Hey DanB, thanks for your reply. I guess that I'm very over cautious when it comes to doing a phd. Can I ask, do you have any regrets after all that sacrifice? I know you wont regret the Phd in terms of its personal intellectual stimulation, but what about in terms of career benefits or personal sacrifice?

I know how busy you can be when doing research and what/who you can lose as a result During my research year I was treated just like the final year post docs, right down to the adviser who expected you to know everything). It does come down to long term happiness, and while I would like to research something I loved I need to make sure my Phd lead to a meaningful career that I not only enjoined but also make enough money to pay of personal bank (and family) loans. I have heard that with a theoretical phd becoming a quant and/or consultant is possible, but what about more scientific based careers in industry and R&D. Also does a lack of computational knowledge not put you at a severe disadvantage? finally did you get your role before or after the credit crisis? Thanks again.

I need advice sooo badly!
S

I just finished a research masters at the Harvard Smithsonian centre for astrophysics in the USA. I always wanted to go on to study quantum gravity and particle physics. I have been accepted on a theoretical physics (pure maths) masters course at a top UK uni (I'm originally from the UK). I have also been accepted onto their Applied maths course. I have to decide which on to do.

While the choice seem obviously theoretical course, I should probably state that after my research experience I was put off of becoming an academia, mainly due to the post doc think - you know moving around, not to mention the unstable future. I would still do a theoretical phd involving space-time and quantum mech if it were to get me somewhere, I believe I'm good enough (I graduated top of my class fro a good uni).

I also like maths (though my passion is quantum stuff) and it seems to have more career options. I feel like I going insane with this decision, should I follow my dream of doing a phd in quantum gravity and try and find a decent carer or should I  concentrate on more numerical maths and go into industry? I my dream worth gambling my entire life on.

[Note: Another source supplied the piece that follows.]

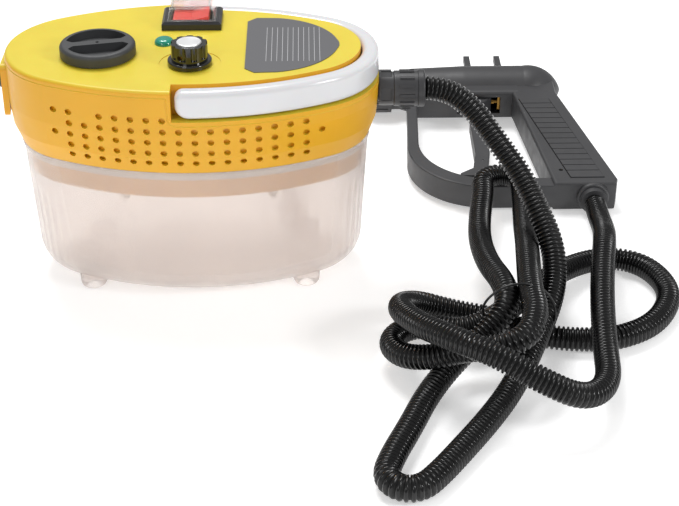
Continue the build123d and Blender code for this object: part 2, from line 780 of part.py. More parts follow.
def hose_tie():
    """Wire loop round the bundle, with a short twisted tail."""
    route = [(184, -110, 32), (184, -109, 48), (200, -108, 58), (224, -106, 54), (238, -103, 38), (236, -102, 22),
             (222, -104, 16.6), (204, -110, 25)]
    loop = tube_along(route + [(186, -110.4, 29)], 0.9, least=2.0, share=0.4)[0]
    tail = tube_along([(184, -110, 32), (178, -116, 34), (176, -122, 31)], 1.3, least=2.0, share=0.4)[0]
    return [loop, tail]


def build_base():
    save("water_tank", water_tank())
    save("tank_seal", tank_seal())
    save("side_housing", side_housing())
    save("top_cover", top_cover())
    save("carry_handle", carry_handle())
    save("handle_pins", *handle_pins())
    save("filler_neck", filler_neck())
    save("filler_cap", filler_cap())
    save("filler_cap_seal", filler_cap_seal())
    save("switch_bezel", switch_bezel())
    save("switch_rocker", switch_rocker())
    save("switch_boot", switch_boot())
    save("switch_terminals", *switch_terminals())
    save("indicator_lens", indicator_lens())
    save("indicator_body", *indicator_body())
    save("control_knob", control_knob())
    save("knob_cap", knob_cap())
    save("knob_set_screw", knob_set_screw())
    save("knob_shaft", knob_shaft())
    save("potentiometer", potentiometer())
    save("potentiometer_nut", potentiometer_nut())
    save("rating_label", rating_label())
    save("hose_socket", hose_socket())
    save("socket_nut", socket_nut())
    save("hose_collar", hose_collar())
    save("hose_ferrule", hose_ferrule())
    save("cord_plate", cord_plate())
    save("cord_gland", cord_gland())


def build_inside():
    save("chassis_plate", chassis_plate())
    save("water_pump", water_pump())
    save("suction_tube", suction_tube())
    save("suction_filter", suction_filter())
    save("heater_block", heater_block())
    save("thermostats", *thermostats())
    save("circuit_board", circuit_board())
    save("pump_pipe", pump_pipe())
    save("steam_pipe", steam_pipe())
    save("housing_screws", *housing_screws())


def build_gun():
    place = gun_place()
    left, right = gun_shells()
    save("gun_left_shell", place * left)
    save("gun_right_shell", place * right)
    save("left_grip_pad", place * grip_pad(1))
    save("right_grip_pad", place * grip_pad(-1))
    save("trigger", place * trigger())
    save("trigger_pin", place * (Pos(*trigger_pivot, 0) * Cylinder(2.0, 24)))
    save("trigger_spring", place * coil(4.0, 0.5, 1.05, 1.8, trigger_pivot, 6.95))
    save("trigger_lock", place * trigger_lock())
    save("lock_pin", place * (Pos(*lock_pivot, 0) * Cylinder(1.0, 11.6)))
    save("steam_valve", place * steam_valve())
    save("valve_plunger", place * valve_plunger())
    save("nozzle_tube", place * nozzle_tube())
    save("nozzle_socket", place * nozzle_socket())
    save("nozzle_ring", place * nozzle_ring())
    save("nozzle_seal", place * nozzle_seal())
    save("accessory_hooks", *[place * post for post in accessory_hooks()])
    save("hose_grommet", place * hose_grommet())
    save("gun_pipe", place * gun_pipe())
    save("gun_screws", *[place * screw for screw in gun_screws()])


def build_hose():
    save("steam_hose", steam_hose())
    save("hose_tie", *hose_tie())


os.makedirs("parts", exist_ok=True)
build_base()
build_inside()
build_gun()
build_hose()
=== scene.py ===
import math

import bpy
import numpy as np
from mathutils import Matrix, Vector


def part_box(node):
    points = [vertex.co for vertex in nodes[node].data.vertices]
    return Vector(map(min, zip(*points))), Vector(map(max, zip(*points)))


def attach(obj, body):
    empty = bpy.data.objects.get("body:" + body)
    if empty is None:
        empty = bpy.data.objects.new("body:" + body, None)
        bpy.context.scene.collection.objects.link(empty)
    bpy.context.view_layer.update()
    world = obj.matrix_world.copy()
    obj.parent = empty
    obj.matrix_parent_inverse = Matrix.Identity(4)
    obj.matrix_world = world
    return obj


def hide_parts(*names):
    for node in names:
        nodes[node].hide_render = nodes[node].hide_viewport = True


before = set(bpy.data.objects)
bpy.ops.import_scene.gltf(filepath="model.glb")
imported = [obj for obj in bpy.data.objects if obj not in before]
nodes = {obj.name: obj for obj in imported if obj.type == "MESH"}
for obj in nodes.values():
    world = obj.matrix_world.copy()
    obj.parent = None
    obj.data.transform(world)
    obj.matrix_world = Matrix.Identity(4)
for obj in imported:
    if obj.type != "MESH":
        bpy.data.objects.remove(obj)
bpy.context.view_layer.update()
mm = 0.001
metre = 1000.0  # in mm
print("frame loaded:", len(nodes), "nodes")

cameraSet = {"place": (0.0745, -0.95225, 0.57215), "tilt": 59.16, "turn": -1.2, "lens": 84.83,
             "sensor": 36.0, "nearest": 0.01}
studio = {"floor": "#F6F6F6", "sky": "#FFFFFF", "skyStrength": 0.42, "floorSize": 8.0, "floorGlow": 0.42}
lamps = [
    # name, place, aim, size, watts
    ("topSoftbox", (-0.15, 0.55, 1.40), (0.05, 0.0, 0.05), 0.62, 14.0),
    ("frontSoftbox", (-0.70, -1.35, 0.95), (0.05, -0.05, 0.05), 0.5, 4.2),
    ("rightStrip", (1.15, -0.75, 0.80), (0.18, 0.0, 0.03), 0.26, 6.0),
]


def linearColour(hexText):
    # sRGB hex to linear: c/12.92 below 0.04045, else ((c + 0.055) / 1.055) to the power 2.4
    parts = [int(hexText[i:i + 2], 16) / 255 for i in (1, 3, 5)]
    return tuple(c / 12.92 if c < 0.04045 else ((c + 0.055) / 1.055) ** 2.4 for c in parts) + (1.0,)


def aimAt(thing, place, target):
    # turns a lamp so that its -Z looks from place to target
    away = [a - b for a, b in zip(place, target)]
    flat = math.hypot(away[0], away[1])
    thing.location = place
    thing.rotation_euler = (math.atan2(flat, away[2]), 0, math.atan2(away[0], -away[1]))


def makeStudio():
    # camera, a large paper floor, an even sky and three square lamps
    scene = bpy.context.scene
    lens = bpy.data.cameras.new("productCamera")
    lens.lens = cameraSet["lens"]
    lens.sensor_width = cameraSet["sensor"]
    lens.clip_start = cameraSet["nearest"]
    camera = bpy.data.objects.new("productCamera", lens)
    scene.collection.objects.link(camera)
    camera.location = cameraSet["place"]
    camera.rotation_euler = (math.radians(cameraSet["tilt"]), 0, math.radians(cameraSet["turn"]))
    scene.camera = camera

    half = studio["floorSize"] / 2
    sheet = bpy.data.meshes.new("studioFloor")
    corners = [(-half, -half, 0), (half, -half, 0), (half, half, 0), (-half, half, 0)]
    sheet.from_pydata(corners, [], [(0, 1, 2, 3)])
    floor = bpy.data.objects.new("studioFloor", sheet)
    scene.collection.objects.link(floor)
    floor.data.materials.append(matPaper())

    world = bpy.data.worlds.new("softSky")
    world.use_nodes = True
    sky = world.node_tree.nodes["Background"]
    sky.inputs["Color"].default_value = linearColour(studio["sky"])
    sky.inputs["Strength"].default_value = studio["skyStrength"]
    scene.world = world
    for name, place, aim, size, watts in lamps:
        light = bpy.data.lights.new(name, "AREA")
        light.shape = "SQUARE"
        light.size = size
        light.energy = watts
        lamp = bpy.data.objects.new(name, light)
        scene.collection.objects.link(lamp)
        aimAt(lamp, place, aim)
    scene.view_settings.view_transform = "Standard"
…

In years to come I don't want to regret not having done the theoretical PhD and maybe just maybe been apart of something but at the same time I don't want to over-qualify my self in a niche area and have few computational or transferable skills to get me a decent job and end up in a low paid job with little career prospects and have to look my future kids in the eye and live a poor life. The decision is tearing me apart! What would you do!? What are you experiences? Please help!